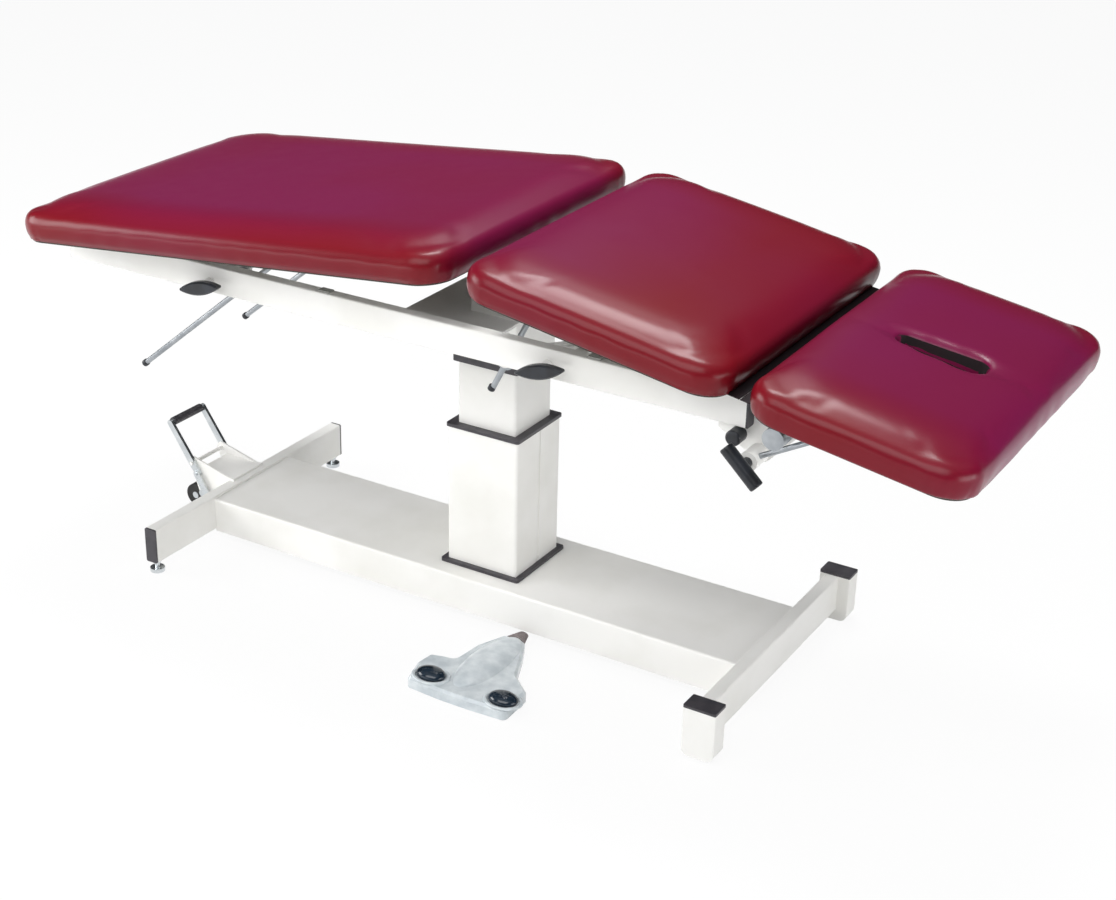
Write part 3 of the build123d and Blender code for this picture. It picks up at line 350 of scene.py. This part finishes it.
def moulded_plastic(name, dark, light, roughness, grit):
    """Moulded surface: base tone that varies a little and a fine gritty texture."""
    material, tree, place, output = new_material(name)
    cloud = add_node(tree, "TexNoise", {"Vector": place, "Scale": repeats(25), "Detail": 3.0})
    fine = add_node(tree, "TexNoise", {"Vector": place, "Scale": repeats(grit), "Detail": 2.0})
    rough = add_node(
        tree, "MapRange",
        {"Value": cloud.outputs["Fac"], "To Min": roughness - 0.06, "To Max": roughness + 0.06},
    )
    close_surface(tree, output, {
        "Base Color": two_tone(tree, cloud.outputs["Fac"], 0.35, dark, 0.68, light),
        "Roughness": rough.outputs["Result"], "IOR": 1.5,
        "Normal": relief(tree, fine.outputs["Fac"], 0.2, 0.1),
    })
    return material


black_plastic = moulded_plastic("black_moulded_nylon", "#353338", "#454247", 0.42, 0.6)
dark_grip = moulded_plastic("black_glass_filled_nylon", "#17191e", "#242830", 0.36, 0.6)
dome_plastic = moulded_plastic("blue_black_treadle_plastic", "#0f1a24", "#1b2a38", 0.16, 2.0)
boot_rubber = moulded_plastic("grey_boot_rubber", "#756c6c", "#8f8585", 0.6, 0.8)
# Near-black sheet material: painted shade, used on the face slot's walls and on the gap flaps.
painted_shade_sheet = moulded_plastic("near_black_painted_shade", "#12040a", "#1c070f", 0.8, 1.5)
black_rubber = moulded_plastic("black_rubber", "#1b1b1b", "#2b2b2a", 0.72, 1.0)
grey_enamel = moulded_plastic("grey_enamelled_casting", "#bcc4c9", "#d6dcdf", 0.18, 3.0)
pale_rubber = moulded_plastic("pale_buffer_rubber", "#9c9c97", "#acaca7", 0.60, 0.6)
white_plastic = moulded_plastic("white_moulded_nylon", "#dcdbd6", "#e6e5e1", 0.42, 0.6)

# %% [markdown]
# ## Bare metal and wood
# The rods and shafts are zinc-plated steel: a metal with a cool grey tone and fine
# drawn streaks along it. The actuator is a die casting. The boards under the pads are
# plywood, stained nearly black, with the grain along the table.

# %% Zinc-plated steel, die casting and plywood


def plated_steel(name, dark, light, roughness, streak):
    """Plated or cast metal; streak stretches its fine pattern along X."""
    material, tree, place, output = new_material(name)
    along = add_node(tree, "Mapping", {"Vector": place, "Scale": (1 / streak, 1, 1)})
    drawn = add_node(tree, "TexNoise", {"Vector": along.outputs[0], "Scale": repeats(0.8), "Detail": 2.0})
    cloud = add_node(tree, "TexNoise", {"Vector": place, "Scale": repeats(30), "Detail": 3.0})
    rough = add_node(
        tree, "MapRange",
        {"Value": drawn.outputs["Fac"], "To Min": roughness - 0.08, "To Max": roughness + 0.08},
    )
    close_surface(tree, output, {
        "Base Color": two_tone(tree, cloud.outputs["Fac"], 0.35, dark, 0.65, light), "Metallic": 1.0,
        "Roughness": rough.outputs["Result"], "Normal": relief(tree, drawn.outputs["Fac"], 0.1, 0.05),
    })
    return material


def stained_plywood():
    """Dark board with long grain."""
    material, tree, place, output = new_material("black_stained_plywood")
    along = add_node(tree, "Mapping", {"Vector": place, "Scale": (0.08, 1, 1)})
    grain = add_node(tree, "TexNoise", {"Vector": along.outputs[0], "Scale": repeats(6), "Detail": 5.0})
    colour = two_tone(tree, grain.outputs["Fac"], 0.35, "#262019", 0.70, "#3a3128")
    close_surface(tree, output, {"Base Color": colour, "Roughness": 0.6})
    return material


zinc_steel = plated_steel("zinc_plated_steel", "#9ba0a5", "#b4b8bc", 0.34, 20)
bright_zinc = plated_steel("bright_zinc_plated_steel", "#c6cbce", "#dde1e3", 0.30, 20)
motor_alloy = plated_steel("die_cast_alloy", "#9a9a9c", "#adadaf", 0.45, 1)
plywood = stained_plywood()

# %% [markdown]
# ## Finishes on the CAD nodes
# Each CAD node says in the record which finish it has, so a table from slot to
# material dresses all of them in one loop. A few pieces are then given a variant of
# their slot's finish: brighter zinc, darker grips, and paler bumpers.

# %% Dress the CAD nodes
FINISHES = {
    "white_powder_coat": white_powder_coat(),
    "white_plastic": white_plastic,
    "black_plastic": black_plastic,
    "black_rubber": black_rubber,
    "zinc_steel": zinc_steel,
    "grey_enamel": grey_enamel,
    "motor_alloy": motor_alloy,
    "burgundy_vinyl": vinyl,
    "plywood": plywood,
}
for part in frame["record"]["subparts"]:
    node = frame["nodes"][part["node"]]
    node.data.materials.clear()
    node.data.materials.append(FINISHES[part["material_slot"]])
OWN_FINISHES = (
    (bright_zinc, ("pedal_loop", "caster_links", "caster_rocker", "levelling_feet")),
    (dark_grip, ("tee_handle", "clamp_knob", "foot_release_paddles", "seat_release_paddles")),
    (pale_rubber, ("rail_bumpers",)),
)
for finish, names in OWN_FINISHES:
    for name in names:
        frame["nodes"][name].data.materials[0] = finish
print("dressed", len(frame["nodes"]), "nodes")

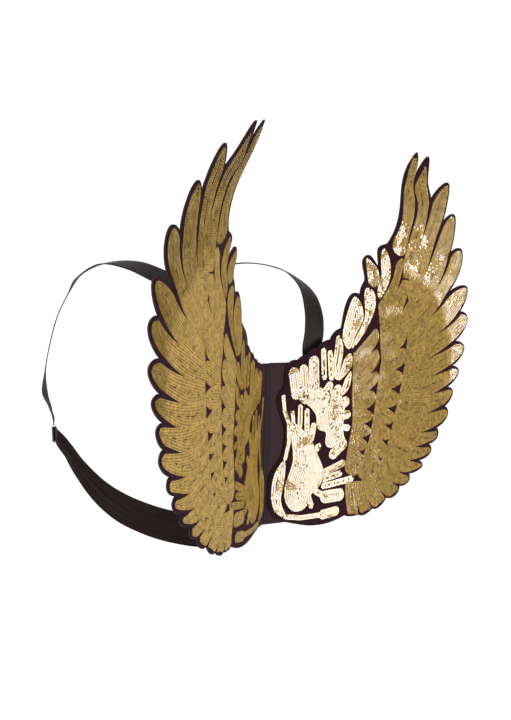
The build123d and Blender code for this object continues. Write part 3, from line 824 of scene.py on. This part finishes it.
-=-=-
_Written problem_
The entries above must be returned exactly.

_Answer to this exercise_
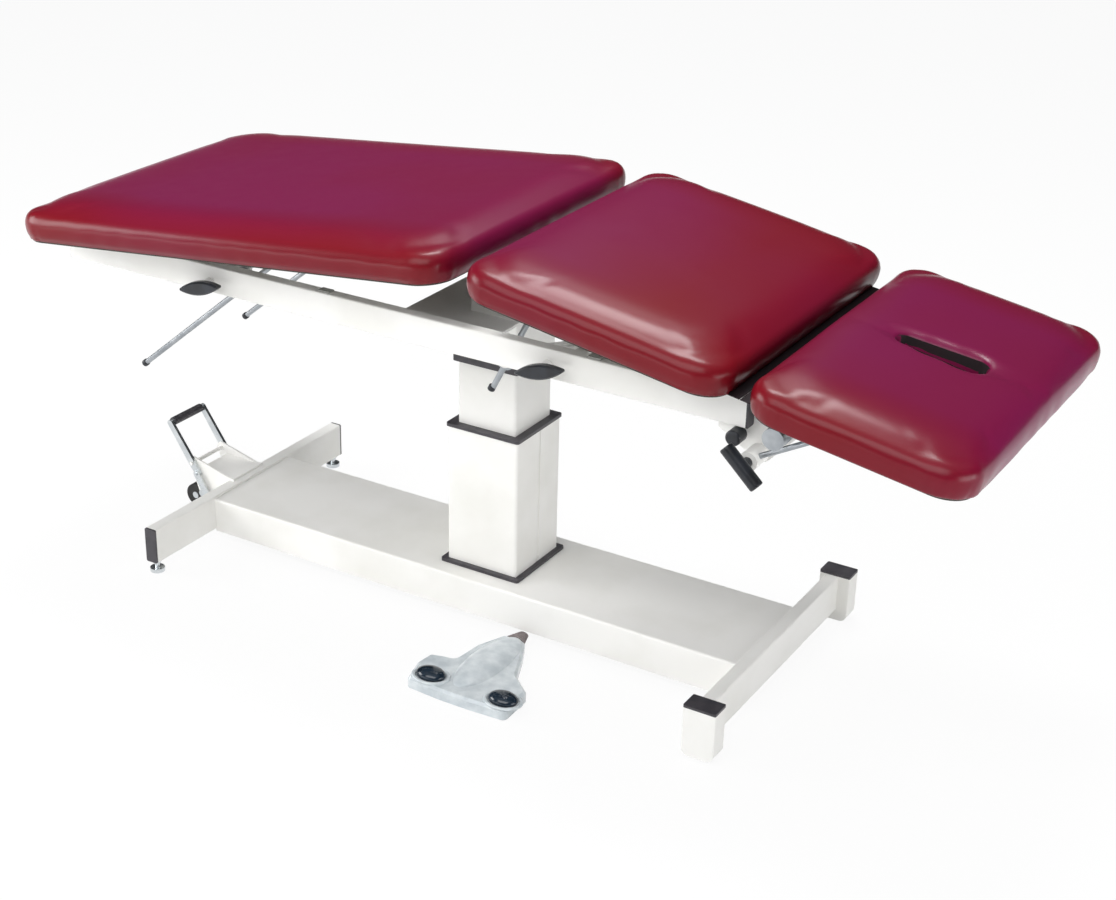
Write part 3 of the build123d and Blender code for this picture. It picks up at line 350 of scene.py. This part finishes it.
def moulded_plastic(name, dark, light, roughness, grit):
    """Moulded surface: base tone that varies a little and a fine gritty texture."""
    material, tree, place, output = new_material(name)
    cloud = add_node(tree, "TexNoise", {"Vector": place, "Scale": repeats(25), "Detail": 3.0})
    fine = add_node(tree, "TexNoise", {"Vector": place, "Scale": repeats(grit), "Detail": 2.0})
    rough = add_node(
        tree, "MapRange",
        {"Value": cloud.outputs["Fac"], "To Min": roughness - 0.06, "To Max": roughness + 0.06},
    )
    close_surface(tree, output, {
        "Base Color": two_tone(tree, cloud.outputs["Fac"], 0.35, dark, 0.68, light),
        "Roughness": rough.outputs["Result"], "IOR": 1.5,
        "Normal": relief(tree, fine.outputs["Fac"], 0.2, 0.1),
    })
    return material


black_plastic = moulded_plastic("black_moulded_nylon", "#353338", "#454247", 0.42, 0.6)
dark_grip = moulded_plastic("black_glass_filled_nylon", "#17191e", "#242830", 0.36, 0.6)
dome_plastic = moulded_plastic("blue_black_treadle_plastic", "#0f1a24", "#1b2a38", 0.16, 2.0)
boot_rubber = moulded_plastic("grey_boot_rubber", "#756c6c", "#8f8585", 0.6, 0.8)
# Near-black sheet material: painted shade, used on the face slot's walls and on the gap flaps.
painted_shade_sheet = moulded_plastic("near_black_painted_shade", "#12040a", "#1c070f", 0.8, 1.5)
black_rubber = moulded_plastic("black_rubber", "#1b1b1b", "#2b2b2a", 0.72, 1.0)
grey_enamel = moulded_plastic("grey_enamelled_casting", "#bcc4c9", "#d6dcdf", 0.18, 3.0)
pale_rubber = moulded_plastic("pale_buffer_rubber", "#9c9c97", "#acaca7", 0.60, 0.6)
white_plastic = moulded_plastic("white_moulded_nylon", "#dcdbd6", "#e6e5e1", 0.42, 0.6)

# %% [markdown]
# ## Bare metal and wood
# The rods and shafts are zinc-plated steel: a metal with a cool grey tone and fine
# drawn streaks along it. The actuator is a die casting. The boards under the pads are
# plywood, stained nearly black, with the grain along the table.

# %% Zinc-plated steel, die casting and plywood


def plated_steel(name, dark, light, roughness, streak):
    """Plated or cast metal; streak stretches its fine pattern along X."""
    material, tree, place, output = new_material(name)
    along = add_node(tree, "Mapping", {"Vector": place, "Scale": (1 / streak, 1, 1)})
    drawn = add_node(tree, "TexNoise", {"Vector": along.outputs[0], "Scale": repeats(0.8), "Detail": 2.0})
    cloud = add_node(tree, "TexNoise", {"Vector": place, "Scale": repeats(30), "Detail": 3.0})
    rough = add_node(
        tree, "MapRange",
        {"Value": drawn.outputs["Fac"], "To Min": roughness - 0.08, "To Max": roughness + 0.08},
    )
    close_surface(tree, output, {
        "Base Color": two_tone(tree, cloud.outputs["Fac"], 0.35, dark, 0.65, light), "Metallic": 1.0,
        "Roughness": rough.outputs["Result"], "Normal": relief(tree, drawn.outputs["Fac"], 0.1, 0.05),
    })
    return material


def stained_plywood():
    """Dark board with long grain."""
    material, tree, place, output = new_material("black_stained_plywood")
    along = add_node(tree, "Mapping", {"Vector": place, "Scale": (0.08, 1, 1)})
    grain = add_node(tree, "TexNoise", {"Vector": along.outputs[0], "Scale": repeats(6), "Detail": 5.0})
    colour = two_tone(tree, grain.outputs["Fac"], 0.35, "#262019", 0.70, "#3a3128")
    close_surface(tree, output, {"Base Color": colour, "Roughness": 0.6})
    return material


zinc_steel = plated_steel("zinc_plated_steel", "#9ba0a5", "#b4b8bc", 0.34, 20)
bright_zinc = plated_steel("bright_zinc_plated_steel", "#c6cbce", "#dde1e3", 0.30, 20)
motor_alloy = plated_steel("die_cast_alloy", "#9a9a9c", "#adadaf", 0.45, 1)
plywood = stained_plywood()

# %% [markdown]
# ## Finishes on the CAD nodes
# Each CAD node says in the record which finish it has, so a table from slot to
# material dresses all of them in one loop. A few pieces are then given a variant of
# their slot's finish: brighter zinc, darker grips, and paler bumpers.

# %% Dress the CAD nodes
FINISHES = {
    "white_powder_coat": white_powder_coat(),
    "white_plastic": white_plastic,
    "black_plastic": black_plastic,
    "black_rubber": black_rubber,
    "zinc_steel": zinc_steel,
    "grey_enamel": grey_enamel,
    "motor_alloy": motor_alloy,
    "burgundy_vinyl": vinyl,
    "plywood": plywood,
}
for part in frame["record"]["subparts"]:
    node = frame["nodes"][part["node"]]
    node.data.materials.clear()
    node.data.materials.append(FINISHES[part["material_slot"]])
OWN_FINISHES = (
    (bright_zinc, ("pedal_loop", "caster_links", "caster_rocker", "levelling_feet")),
    (dark_grip, ("tee_handle", "clamp_knob", "foot_release_paddles", "seat_release_paddles")),
    (pale_rubber, ("rail_bumpers",)),
)
for finish, names in OWN_FINISHES:
    for name in names:
        frame["nodes"][name].data.materials[0] = finish
print("dressed", len(frame["nodes"]), "nodes")

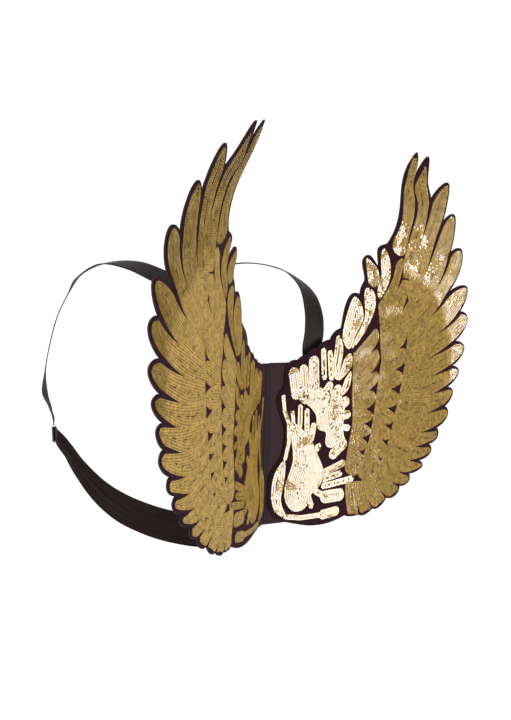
The build123d and Blender code for this object continues. Write part 3, from line 824 of scene.py on. This part finishes it.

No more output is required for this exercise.